### YOUR OBJECTIVE
Using the records below, please work out how many lines contain "from"; answer with the number alone.

### INPUT ROWS
•••••
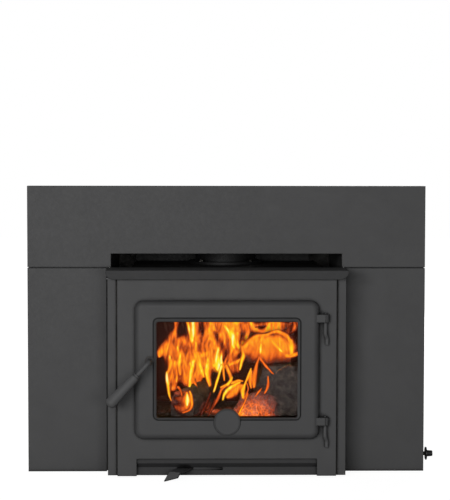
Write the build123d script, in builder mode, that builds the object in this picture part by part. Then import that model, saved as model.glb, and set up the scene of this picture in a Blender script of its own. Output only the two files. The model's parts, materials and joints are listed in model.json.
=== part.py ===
from build123d import *
import math
import os

os.makedirs("parts", exist_ok=True)

# Wood-burning fireplace insert, in millimetres.
# The origin is on the hearth floor, on the centreline, in the plane of the masonry face.
# X runs to the right, Y runs into the fireplace and Z runs up, so the front faces -Y.

# ---- surround -------------------------------------------------------------------------
surround_width = 1067.0
surround_height = 770.0
surround_depth = 45.0
surround_sheet = 2.0
surround_hem = 12.0
panel_split_z = 551.0
panel_joint_gap = 2.4
slot_side_cover = 4.0
slot_top_z = 588.5
panel_to_casing_gap = 8.0
bracket_sheet = 2.0
bracket_leaf = 30.0
side_bracket_height = 340.0
side_bracket_z = 275.0
side_stud_set_out = 18.6
top_bracket_width = 400.0
splice_end_gap = 1.25
splice_height = 60.0
stud_radius = 2.0
stud_length = 8.0
stud_edge = 14.0
stud_nut_radius = 4.0
stud_nut_height = 3.5

# ---- casing ---------------------------------------------------------------------------
casing_half_width = 314.0
casing_sheet = 2.0
casing_set_forward = 89.0
casing_depth = 529.0
body_bottom_z = 7.0
casing_top_z = 598.0
casing_flange = 54.0
casing_top_flange = 15.0
casing_to_surround = 1.0
cap_half_width = 316.5
cap_sheet = 3.0
cap_top_z = 552.0
cap_overhang = 34.0
cap_slope_run = 16.0
cap_slope_drop = 25.0
cap_corner_radius = 22.0
cap_to_surround = 2.0
front_set_forward = 100.0
front_half_width = 288.0
front_sheet = 5.0
front_return = 3.0
recess_half_width = 237.5
recess_top_z = 52.5
air_panel_half_width = 250.0
air_panel_sheet = 2.0
air_panel_top_z = 62.0
air_panel_lip_z = 40.0
air_panel_step_z = 29.0
air_panel_step = 7.0

# ---- base -----------------------------------------------------------------------------
pan_sheet = 2.0
runner_x = 200.0
runner_width = 30.0
runner_wall = 3.0
foot_bolt_radius = 5.0
foot_bolt_height = 42.0
foot_head_radius = 9.0
foot_head_height = 6.0
foot_nut_radius = 9.5
foot_nut_height = 8.0
foot_x = 272.0
foot_inset = 60.0
thread_clearance = 0.1

# ---- firebox --------------------------------------------------------------------------
firebox_half_width = 258.0
firebox_wall = 5.0
firebox_floor_z = 88.0
firebox_back_y = 300.0
brick = 32.0
brick_joint = 0.5
brick_side_height = 300.0
floor_bricks_across = 4
floor_bricks_deep = 3
side_bricks = 3
back_bricks = 4
retainer_sheet = 4.0
retainer_gap = 16.0
retainer_height = 46.0
manifold_width = 30.0
manifold_height = 30.0
manifold_wall = 2.0
air_tube_radius = 12.5
air_tube_wall = 1.5
air_tube_count = 4
air_tube_entry = 4.0
baffle_board = 25.0
baffle_front_gap = 65.0
baffle_joint = 1.0
ledge_sheet = 4.0
flue_y = 190.0
flue_radius = 77.0
collar_wall = 8.0
collar_flange_radius = 105.0
collar_flange = 8.0
collar_lip_chamfer = 1.5
collar_height = 76.0
collar_bolt_count = 4
collar_bolt_angle = 45.0
collar_bolt_radius = 4.0
collar_bolt_head_radius = 7.0
collar_bolt_head = 5.5
collar_bolt_length = 18.0
collar_to_casing = 10.0
deflector_left_x = -262.0
deflector_right_x = 248.0
deflector_sheet = 2.0
deflector_tab = 14.0

# ---- door -----------------------------------------------------------------------------
door_width = 483.2
door_height = 364.2
door_bottom_z = 107.1
door_corner_radius = 23.0
door_thickness = 22.0
door_gap = 2.0
door_round = 16.0
window_width = 369.2
window_height = 252.0
window_bottom_z = 165.1
window_radius = 5.5
bevel_side = 5.6
bevel_bottom = 3.4
bevel_top = 7.6
bevel_radius = 11.0
bevel_depth = 3.0
window_lip = 7.0
trim_land = 1.0
trim_groove = 2.4
trim_groove_depth = 2.5
disc_radius = 35.0
disc_z = 154.0
disc_proud = 2.0
disc_rim = 3.0
disc_recess = 0.8
glass = 5.0
glass_lap = 7.0
glass_edge_gap = 1.4
glass_seat = 1.0
glass_radius = 8.0
gasket_set_back = 1.0
retainer_bar = 3.0
retainer_bar_lap = 9.0
retainer_bar_seat = 13.0
retainer_bar_length = 360.0
retainer_bar_gap = 1.0
retainer_screw_pitch = 130.0
retainer_screw_radius = 2.5
retainer_screw_depth = 8.0
retainer_screw_head_radius = 4.5
retainer_screw_head = 2.5
rope_inset = 11.0
rope_width = 12.0
rope_groove = 8.0
seat_clearance = 0.3
opening_inset = 28.0
opening_radius = 10.0

# ---- hinges ---------------------------------------------------------------------------
hinge_x = 257.5
hinge_set_back = 11.0
lug_lower_z = 143.8
lug_upper_z = 415.0
lug_height = 21.0
lug_inner_x = 225.0
lug_front = 22.0
lug_radius = 9.8
pin_journal_radius = 4.0
pin_radius = 5.0
pin_clearance = 0.05
pin_above_lug = 4.0
pin_straight = 31.0
pin_bend_drop = 11.0
pin_weld_length = 18.0
pin_bend_offset = 5.0
pin_bend_radius = 12.0

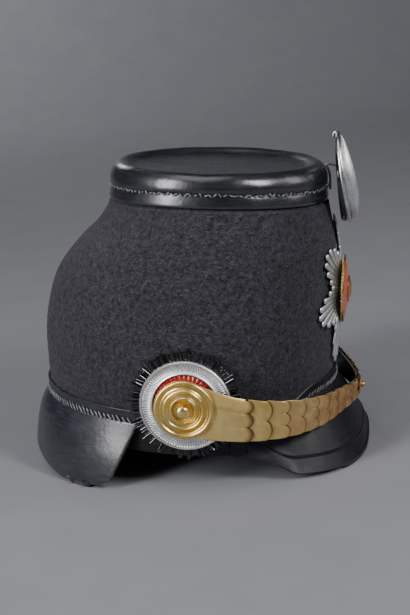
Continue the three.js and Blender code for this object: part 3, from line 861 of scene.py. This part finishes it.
BADGE_AHEAD = 95.7
BADGE_HEIGHT = 204.6
BADGE_TALL = 30.6
BADGE_WIDE = 23
badge_lean = Matrix.Rotation(math.radians(-9.5), 4, "X")
# Drawn about half as many as the real ribs, so that they show.
BADGE_RIBS = 20
RIB_TALL = 1.1


def badge_spot(across, up, out):
    return badge_lean @ Vector((across, -out, up)) + Vector((0, -BADGE_AHEAD, BADGE_HEIGHT))


def oval_place(angle, radius, height):
    across = BADGE_WIDE * radius * math.sin(angle)
    up = BADGE_TALL * radius * math.cos(angle)
    # The back is thin at the top of the badge and thickest at its foot.
    behind = mixed_number(1, 0.3, 0.5 + 0.5 * radius * math.cos(angle)) if height < -1.2 else 1
    return badge_spot(across, up, height * behind)


def black_japan(name):
    """Black japanned metal: a hard gloss with dust and fine scratches."""
    material, shader, place = new_material(name)
    dust = cloudy(material, place, 4, 0.45, 0.8, 4)
    wire_to(material, shader, "Base Color", mixed(material, dust, "050506", "1a1a1d"))
    wire_to(material, shader, "Roughness", ranged(material, dust, 0.12, 0.26))
    bumped(material, shader, dust, 0.05, 0.3)
    shader.inputs["Coat Weight"].default_value = 0.8
    shader.inputs["Coat Roughness"].default_value = 0.06
    return material


japan = black_japan("black_japanned_metal")
back_line = [(0, -4.4), (0.7, -4.6), (0.9, -5.4), (0.97, -5)]
back_line += [(1, -3.6), (1, -1), (0.96, -0.5), (0, -0.5)]
badge_back = turned(back_line, 96, oval_place)
add_piece("badge_back", badge_back, [japan], ["badge_body"])
rim_silver = silver("bright_silver_wire", "b4b5b8", "f0f0f2", 0.2, 6)
badge_rim_line = [
    (1 + 0.05 * math.cos(2 * math.pi * k / 12), 0.5 + 1.6 * math.sin(2 * math.pi * k / 12))
    for k in range(13)
]
rim_mesh = turned(badge_rim_line, 120, oval_place)
add_piece("badge_silver_rim", rim_mesh, [rim_silver], ["badge_rim"])

face_silver = silver("ribbed_silver", "c4c5c8", "f6f6f8", 0.34, 7)


def badge_swell(u, v):
    """The face without its ribs, as a grid that draws together at its two ends."""
    tall = math.sin(math.pi / 2 * (2 * v - 1))
    aside = math.sin(math.pi / 2 * u)
    across = BADGE_WIDE * 0.91 * aside * math.sqrt(max(1 - tall * tall, 0.0004))
    up = BADGE_TALL * 0.92 * tall
    fuller = 0.725 - 0.275 * tall
    swell = 11.4 * fuller * (max(1 - tall * tall, 0) ** 0.42) * math.cos(math.pi / 2 * u) ** 0.75
    return badge_spot(across, up, 0.2 + swell * 0.9)


def badge_rib(u, v):
    ends = smoothstep(v, 0, 0.08) * smoothstep(1 - v, 0, 0.08) * smoothstep(1 - abs(u), 0, 0.05)
    return RIB_TALL * ends * abs(math.cos(math.pi * BADGE_RIBS / 2 * u))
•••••
### RESPONSE TO THIS EXERCISE
2